Breaking the Color Barrier – Book Review

By Richard N Story

Breaking the Color Barrier: The U.S. Naval Academy’s First Black Midshipmen and the Struggle for Racial Equality
Robert J. Schneller, Jr.
New York University Press, 2005

The differences between West Point and Annapolis are like night and day in regards to graduating black cadets. West Point admitted its first black cadets in 1870. Annapolis appointed its first black cadet in 1872. Black cadets at both schools were hazed, ostracized and were sometimes physically abused while in the school. Henry Flipper graduated and was commissioned in 1879 from West Point. Wesley Anthony Brown graduated from Annapolis during 1949. Why did it take Annapolis 70 years longer to graduate its first black officer? What culture flourished at Annapolis to allow it to stay all white for so long? Breaking the Color Barrier by Robert J. Schneller, Jr. looks at Annapolis and the long struggle for racial equality.


During the Civil War the United States naval ships were racially integrated, yet almost immediately after the war except for such menial jobs as mess attendant/cook at sea or stevedore on land, all other positions in the Navy were denied to blacks. As the times changed and more southerners came into the military, the ‘Jim Crow’ policy in the Navy became more firmly ingrained. The official reasoning behind this policy was that black sailors and white sailors could not berth or work together. This semi-official policy was further amended to include the reasoning that white sailors would not take orders from a black officer. So while neither academy had official policies prohibiting the enrollment of black cadets; both academies and the Cadet Corps used every means at their disposal to keep blacks out of the academy, or if admitted, to run them out.

Still none of this explains why black cadets could enter West Point, graduate and serve, when it took Annapolis seventy more years.
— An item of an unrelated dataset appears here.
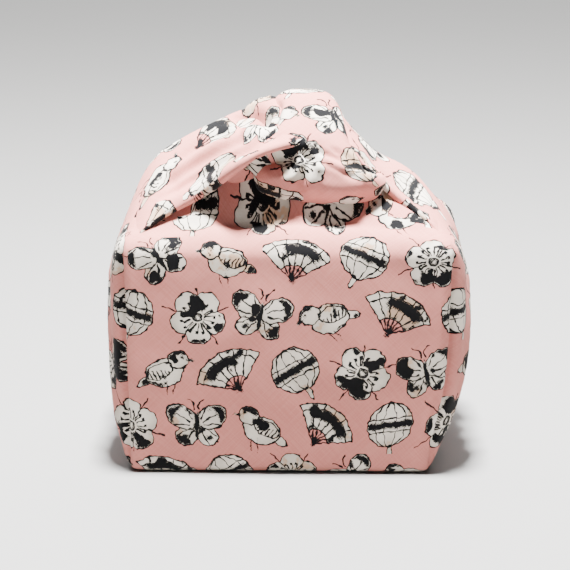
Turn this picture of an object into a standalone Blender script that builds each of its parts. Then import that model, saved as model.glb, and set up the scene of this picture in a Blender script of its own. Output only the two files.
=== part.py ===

The most reasonable explanation is that in the Army there were all black units these officers could serve in if, they managed to survive the hazing and ostracism. The Navy had no such units.

Slowly and with growing momentum from the top down, came the philosophy that blacks will not only serve in the Navy, but will become officers as well. The first black officers in the United States Navy were commissioned under the “V” program. Still confined to shore billets or all black small units, they proved they had all the tools to be successful officers. It was not until Wesley Anthony Brown entered Annapolis and with the administration tolerating no hazing of the cadet, and with the support of white Upperclassmen such as: Donald Whitmire, Joseph Flanagan, Howard Weiss, Edward McCormack Jr. and the future President of the United States James Earl Carter Jr., did Wesley Brown have the support and non-interference required to complete the four year course at the academy. Wesley Brown entered the Navy as a Civil Engineer and retired as an Admiral. He truly has earned the respect of this reviewer and should be more honored by all of society for his accomplishments not only for his race, but the United States as a whole.

Technically the book is well written and easy to read. Robert Schneller, Jr. is an official historian in the Contemporary History Branch of the United States Navy’s Naval Historical Center. The book is well supported by both primary and secondary sources. There are no glaring technical or writing errors, and the illustrations provided adequately support the written text. The book is 331 pages and is listed at $34 (US) softbound, and it represents a good value for some of the secret sociological history of the United States Navy.

If you are interested in the history of the United States Navy or race relations in the United States, then Breaking the Color Barrier is highly recommended. It is really a book about some courageous men who didn’t want any special treatment, just an equal opportunity to serve their nation.